The pair reached a session high at 0.9118 at 9:55 GMT, after which consolidation followed at 0.9111, ticking up 0.01% on a daily basis. Support was to be found at November 18-th low at 0.9080, while resistance was to be encountered at November 19-th high, 0.9144.

Today, the Centre for European Economic Research or as it is originally named Zentrum für Europäische Wirtschaftsforschung (ZEW), released an optimistic report about the future prospects of the Swiss economy, six months from now. Economic sentiment improved more than expected, reaching a 41-month high, at 31.6, compared to 30.00 expected by analysts and 24.9 in October. The ZEW index actually displays the difference between the number of optimists and the number of pessimists about the future economic development of Switzerland in the next six months. The positive value of the index means that the share of the optimists is larger than the share of the pessimists, while the negative value is vice versa.

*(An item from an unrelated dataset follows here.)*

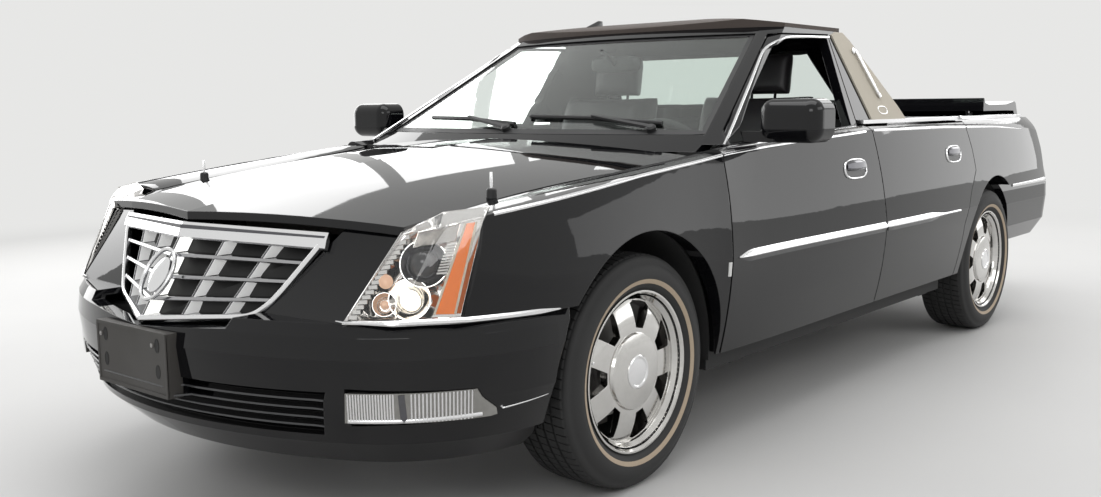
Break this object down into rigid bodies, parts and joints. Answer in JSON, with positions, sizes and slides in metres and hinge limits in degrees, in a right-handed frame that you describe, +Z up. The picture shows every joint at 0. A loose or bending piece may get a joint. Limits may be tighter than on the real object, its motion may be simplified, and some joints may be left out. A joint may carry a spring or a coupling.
{
  "type": "flower car",
  "caption": "Black saloon-based funeral flower car with a short vinyl-topped cab, an open stainless bed behind it and a low raised rear deck.",
  "frame": {"origin": "on the ground, under the middle of the length, on the car's centre plane", "axes": "+X forward, +Y to the car's left, +Z up"},
  "size_m": [5.273, 2.244, 1.4628],
  "materials": {
    "body_paint": "gloss",
    "underbody_coat": "matte",
    "chassis_steel": "matte",
    "brake_iron": "satin",
    "exhaust_steel": "satin",
    "clear_glass": "gloss",
    "roof_vinyl": "matte",
    "sail_vinyl": "matte",
    "seat_leather": "satin",
    "cabin_plastic": "matte",
    "bed_stainless": "satin",
    "bright_chrome": "gloss",
    "lamp_lens": "gloss",
    "tail_lens": "gloss",
    "tyre_rubber": "matte"
  },
  "bodies": {
    "chassis": {"bed_rails": "bed_stainless", "cab_shell": "body_paint", "dashboard": "cabin_plastic", "engine_block": "chassis_steel", "exhaust_system": "exhaust_steel", "floor_pan": "underbody_coat", "flower_bed": "bed_stainless", "fog_lamps": "lamp_lens", "front_bumper": "body_paint", "front_fender_left": "body_paint", "front_fender_right": "body_paint", "front_structure": "underbody_coat", "front_suspension": "chassis_steel", "fuel_tank": "underbody_coat", "grille": "bright_chrome", "headlamps": "lamp_lens", "quarter_panel_left": "body_paint", "quarter_panel_right": "body_paint", "rear_bumper": "body_paint", "rear_structure": "underbody_coat", "rear_suspension": "chassis_steel", "rear_window": "clear_glass", "roof": "roof_vinyl", "sail_panels": "sail_vinyl", "seats": "seat_leather", "steering_wheel": "cabin_plastic", "tail_lamps": "tail_lens", "windscreen": "clear_glass"},
    "hood": {"hood": "body_paint"},
    "boot_lid": {"boot_lid": "body_paint"},
    "front_door_left": {"front_door_left": "body_paint", "door_mirror_left": "body_paint"},
    "rear_door_left": {"rear_door_left": "body_paint"},
    "front_knuckle_left": {"front_knuckle_left": "chassis_steel"},
    "front_wheel_left": {"front_wheel_left": "bright_chrome", "front_tyre_left": "tyre_rubber", "front_brake_disc_left": "brake_iron"},
    "rear_wheel_left": {"rear_wheel_left": "bright_chrome", "rear_tyre_left": "tyre_rubber", "rear_brake_disc_left": "brake_iron"},
    "front_door_right": {"front_door_right": "body_paint", "door_mirror_right": "body_paint"},
    "rear_door_right": {"rear_door_right": "body_paint"},
    "front_knuckle_right": {"front_knuckle_right": "chassis_steel"},
    "front_wheel_right": {"front_wheel_right": "bright_chrome", "front_tyre_right": "tyre_rubber", "front_brake_disc_right": "brake_iron"},
    "rear_wheel_right": {"rear_wheel_right": "bright_chrome", "rear_tyre_right": "tyre_rubber", "rear_brake_disc_right": "brake_iron"}
  },
  "joints": [
    {"name": "hood_hinge", "type": "hinge", "parent": "chassis", "child": "hood", "pos_m": [1.15, 0, 0.94], "axis": [0, -1, 0], "range_deg": [0, 55]},
    {"name": "boot_lid_hinge", "type": "hinge", "parent": "chassis", "child": "boot_lid", "pos_m": [-1.856, 0, 1.05], "axis": [0, 1, 0], "range_deg": [0, 60]},
    {"name": "front_door_left_hinge", "type": "hinge", "parent": "chassis", "child": "front_door_left", "pos_m": [1.08, 0.924, 0.545], "axis": [0, 0, -1], "range_deg": [0, 65]},
    {"name": "rear_door_left_hinge", "type": "hinge", "parent": "chassis", "child": "rear_door_left", "pos_m": [-0.08, 0.924, 0.545], "axis": [-0.045, 0, -0.999], "range_deg": [0, 60]},
    {"name": "steering_left", "type": "hinge", "parent": "chassis", "child": "front_knuckle_left", "pos_m": [1.5685, 0.735, 0.18], "axis": [0, -0.2716, 0.9624], "range_deg": [-30, 30]},
    {"name": "front_door_right_hinge", "type": "hinge", "parent": "chassis", "child": "front_door_right", "pos_m": [1.08, -0.924, 0.545], "axis": [0, 0, 1], "range_deg": [0, 65]},
    {"name": "rear_door_right_hinge", "type": "hinge", "parent": "chassis", "child": "rear_door_right", "pos_m": [-0.08, -0.924, 0.545], "axis": [0.045, 0, 0.999], "range_deg": [0, 60]},
    {"name": "steering_right", "type": "hinge", "parent": "chassis", "child": "front_knuckle_right", "pos_m": [1.5685, -0.735, 0.18], "axis": [0, 0.2716, 0.9624], "range_deg": [-30, 30]},
    {"name": "front_wheel_left_spin", "type": "hinge", "parent": "front_knuckle_left", "child": "front_wheel_left", "pos_m": [1.5685, 0.7875, 0.345], "axis": [0, 1, 0], "continuous": true},
    {"name": "rear_wheel_left_spin", "type": "hinge", "parent": "chassis", "child": "rear_wheel_left", "pos_m": [-1.3675, 0.791, 0.345], "axis": [0, 1, 0], "continuous": true},
    {"name": "front_wheel_right_spin", "type": "hinge", "parent": "front_knuckle_right", "child": "front_wheel_right", "pos_m": [1.5685, -0.7875, 0.345], "axis": [0, 1, 0], "continuous": true},
    {"name": "rear_wheel_right_spin", "type": "hinge", "parent": "chassis", "child": "rear_wheel_right", "pos_m": [-1.3675, -0.791, 0.345], "axis": [0, 1, 0], "continuous": true}
  ],
  "couplings": [
    {"joint": "steering_right", "follows": "steering_left", "ratio": 1}
  ]
}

Meanwhile, the US dollar strengthened its positions after the Federal Reserve Chairman Ben Bernanke re-assured that the Fed will continue with its accommodative policy, keeping central bank’s interest rate near zero for a “considerable time”, well after the stimulus program is expected to be tapered. The program actually is meant to put downward pressure on borrowing costs and consists of monthly purchases of Treasuries and mortgage-backed securities by the Central Bank, which are worth $85 billion. The expectations point that the stimulus program will be reduced to $70 billion monthly at the policy meeting on March 18-th-19-th. A “preponderance of data” would be needed in order to begin removing accommodation, according to bank’s Governor. The benchmark interest rate may remain at low levels “perhaps well after” the rate of unemployment in the country falls below Fed’s objective of 6.5%.

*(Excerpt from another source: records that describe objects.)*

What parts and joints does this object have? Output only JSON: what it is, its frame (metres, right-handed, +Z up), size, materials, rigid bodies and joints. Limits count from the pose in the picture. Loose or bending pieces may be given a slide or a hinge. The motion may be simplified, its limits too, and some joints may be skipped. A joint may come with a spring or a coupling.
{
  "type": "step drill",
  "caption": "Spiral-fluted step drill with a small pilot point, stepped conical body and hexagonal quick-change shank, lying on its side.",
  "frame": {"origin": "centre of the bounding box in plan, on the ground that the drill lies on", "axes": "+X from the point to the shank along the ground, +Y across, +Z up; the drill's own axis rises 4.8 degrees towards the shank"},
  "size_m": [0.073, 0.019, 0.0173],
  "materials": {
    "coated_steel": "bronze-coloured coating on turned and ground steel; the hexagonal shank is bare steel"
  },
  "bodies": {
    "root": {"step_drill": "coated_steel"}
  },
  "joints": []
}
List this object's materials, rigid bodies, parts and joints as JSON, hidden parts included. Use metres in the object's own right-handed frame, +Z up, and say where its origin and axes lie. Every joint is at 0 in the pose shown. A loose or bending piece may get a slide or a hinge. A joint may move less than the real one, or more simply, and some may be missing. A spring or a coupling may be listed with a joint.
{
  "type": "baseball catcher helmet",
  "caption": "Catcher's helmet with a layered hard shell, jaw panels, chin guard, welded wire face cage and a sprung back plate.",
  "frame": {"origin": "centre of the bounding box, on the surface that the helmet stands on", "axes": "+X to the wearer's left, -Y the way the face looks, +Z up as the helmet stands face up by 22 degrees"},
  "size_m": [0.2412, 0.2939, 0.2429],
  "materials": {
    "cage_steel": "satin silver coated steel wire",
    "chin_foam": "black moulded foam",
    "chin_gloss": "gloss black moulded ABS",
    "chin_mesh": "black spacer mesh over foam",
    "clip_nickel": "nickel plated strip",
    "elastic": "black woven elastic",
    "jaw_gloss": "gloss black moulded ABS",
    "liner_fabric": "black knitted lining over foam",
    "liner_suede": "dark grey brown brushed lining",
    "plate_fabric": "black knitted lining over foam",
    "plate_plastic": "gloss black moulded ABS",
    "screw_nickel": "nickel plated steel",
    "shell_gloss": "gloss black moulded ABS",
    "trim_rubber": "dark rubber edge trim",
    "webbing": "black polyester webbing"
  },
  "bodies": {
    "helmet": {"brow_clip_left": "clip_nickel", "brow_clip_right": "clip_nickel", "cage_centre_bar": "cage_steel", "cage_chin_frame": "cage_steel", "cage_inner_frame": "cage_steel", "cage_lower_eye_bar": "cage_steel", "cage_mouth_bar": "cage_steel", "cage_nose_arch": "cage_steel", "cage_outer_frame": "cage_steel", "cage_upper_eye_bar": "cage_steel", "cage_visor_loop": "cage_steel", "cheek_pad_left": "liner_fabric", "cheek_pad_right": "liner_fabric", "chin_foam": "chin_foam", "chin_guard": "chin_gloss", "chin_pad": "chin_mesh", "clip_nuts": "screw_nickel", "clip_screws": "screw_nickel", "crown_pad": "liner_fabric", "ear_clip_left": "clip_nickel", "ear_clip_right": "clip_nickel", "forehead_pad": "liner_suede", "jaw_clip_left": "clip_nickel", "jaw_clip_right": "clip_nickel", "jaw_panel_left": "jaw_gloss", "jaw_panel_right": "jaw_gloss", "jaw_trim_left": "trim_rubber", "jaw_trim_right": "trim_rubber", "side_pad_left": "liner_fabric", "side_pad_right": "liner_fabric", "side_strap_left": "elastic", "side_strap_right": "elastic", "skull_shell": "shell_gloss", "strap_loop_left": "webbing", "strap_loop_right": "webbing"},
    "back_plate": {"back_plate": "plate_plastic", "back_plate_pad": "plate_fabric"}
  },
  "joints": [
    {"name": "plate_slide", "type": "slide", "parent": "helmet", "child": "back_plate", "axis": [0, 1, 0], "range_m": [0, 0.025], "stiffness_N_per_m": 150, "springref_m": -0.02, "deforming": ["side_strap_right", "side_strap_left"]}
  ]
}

The USD received further support, after the statements of other Fed policymakers, like the Chair-nominee Janet Yellen, who made a statement in front of the Senate Banking Committee on November 14-th, that she will continue with the unprecedented stimulus recovery, until she sees a more robust recovery of the economy. She added that there were signs of economic recovery, but it is too early to cut the stimulus program. The President of the Bank of New York Fed, also supported Ben Bernanke and Janet Yellen’s vision that the stimulus program should be continued as long as it is needed, saying on November 18-th, that he was “more hopeful” about the economy, but however, showed no indication of changes of bond buying anytime soon.

Elsewhere the EUR/CHF reached a session low at 1.2316 at 10:45 GMT. Support was to be found at November 19-th high at 1.2314, while resistance could be encountered at November 19-th low, 1.2340. What is worth mentioning here is that the 1.2000 cap for EUR/CHF was put by the Swiss National Bank (SNB) during September 2011 to control the appreciation of the franc and safeguard nations economy, as the debt crisis in the euro zone gained intensity. The cap is still in place, after more than 2 years.